The documentary covered the events and aftermath of the 1989 SGA presidential contest between independent candidate Joey Viselli, son of Fran Viselli, the owner of Bama Bino’s, and Lynn Yeldell, the candidate allegedly backed by the Machine; Cleophus Thomas’ path to the SGA presidency; the 2013 Tuscaloosa School Board election between Kelly Horowitz and Cason Kirby, which ended in controversy over “drinks for votes” and eventually made its way before the Alabama Supreme Court; and Jared Hunter’s presidential campaign, administration and resignation. 

Many of those interviewed were current and former power-players in state politics, including Alabama Secretary of State John Merrill and former Governor of Alabama and convicted felon Don Siegelman.
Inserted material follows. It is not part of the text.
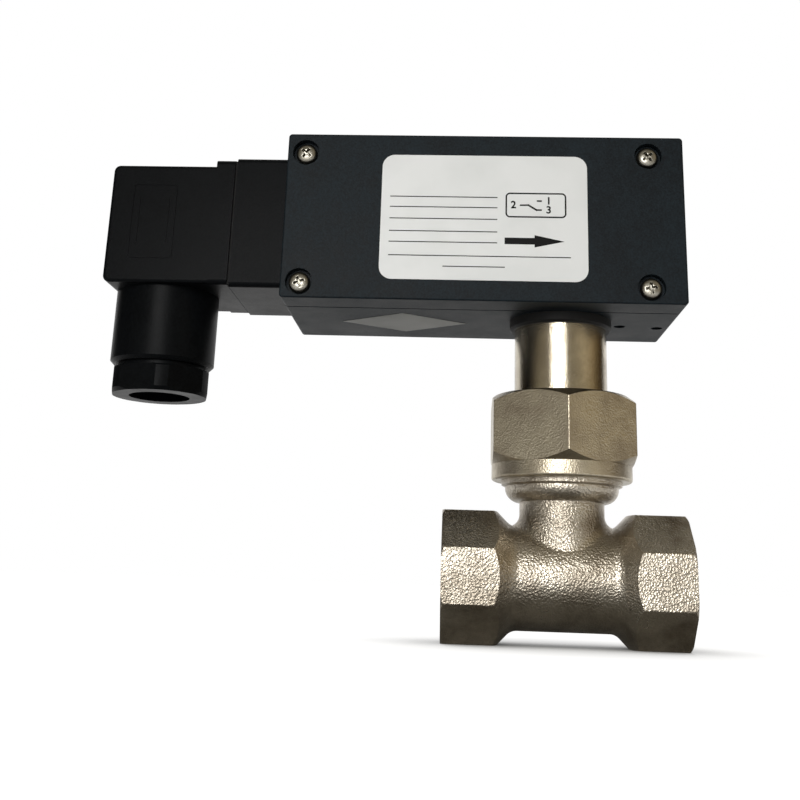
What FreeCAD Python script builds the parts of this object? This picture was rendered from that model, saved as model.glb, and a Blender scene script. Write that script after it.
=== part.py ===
import FreeCAD, Part
import math
import os

from FreeCAD import Vector

# Paddle flow switch on a DN 15 tee. All sizes in millimetres.
# Frame: the origin is the centre of the tee's inlet face, +X points along the flow and +Z up the stem.
# housing_left, housing_right, back_cheek_left and back_cheek_right are measured from the stem's axis.

# ---------------------------------------------------------------- driving dimensions: tee and union
run_length = 52.2
tee_flats = 27.6
octagon_length = 12.1
octagon_taper = 2.9
octagon_edge_break = 0.7
octagon_corner_spare = 0.1
octagon_corner_round = 0.5
taper_blend = 3.0
body_radius = 10.9
flow_radius = 7.5
pipe_thread_radius = 9.316
pipe_thread_depth = 12.0
neck_radius = 9.25
neck_root_fillet = 2.6
branch_thread_radius = 13.22
branch_thread_bottom = 19.8
branch_flare_bottom = 16.1
branch_top = 29.5
branch_edge_break = 0.8
flare_lip_drop = 0.4
flare_belly_in = 1.6
flare_belly_up = 1.0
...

Others interviewed were Fran Viselli; Kirby, a Machine SGA President who was backed by the Machine in the 2013 Tuscaloosa School Board election; Horowitz, who ran against Kirby in that election and later took Kirby to court over alleged voter fraud; Thomas, former member of the Board of Trustees and the first independent and first Black SGA president; and Katie Smith, who was a Machine-affiliated sorority member and the “whistleblower” that triggered the court case between Horowitz and Kirby.  

Others interviewed included John Archibald, a Pulitzer prize-winning columnist and former reporter for The Crimson White who says he has made it his mission to expose the Machine, and Jared Hunter, the first Black Machine-backed candidate for SGA president who won the presidency in 2017 and resigned halfway through his term after numerous scandals, culminating with Hunter being arrested for DUI. Hunter is the only Machine-backed candidate to date that openly acknowledged his Machine ties and backing. 

Beamer said that while she does not have any current plans to take her work on the Machine further, she would be open to the idea if presented with the opportunity.  

“So, I don’t have any plans to necessarily take it further, but, if I was asked to … I would be happy to do more on the topic, because it’s fascinating, but no immediate plans. My goal now is just to get it out there and have people screen it and enjoy it,” Beamer said. She hopes the film gives back to the people and community who helped her make it.  

Beamer said she plans to make the documentary accessible soon to as many people as possible, but her ideal home for the film would be Alabama Public Television.  

The trailer for “Machine: Vivat Apparatus” can be watched online.  

The University did not respond to a request for comment on the film or its focus at the time of publication.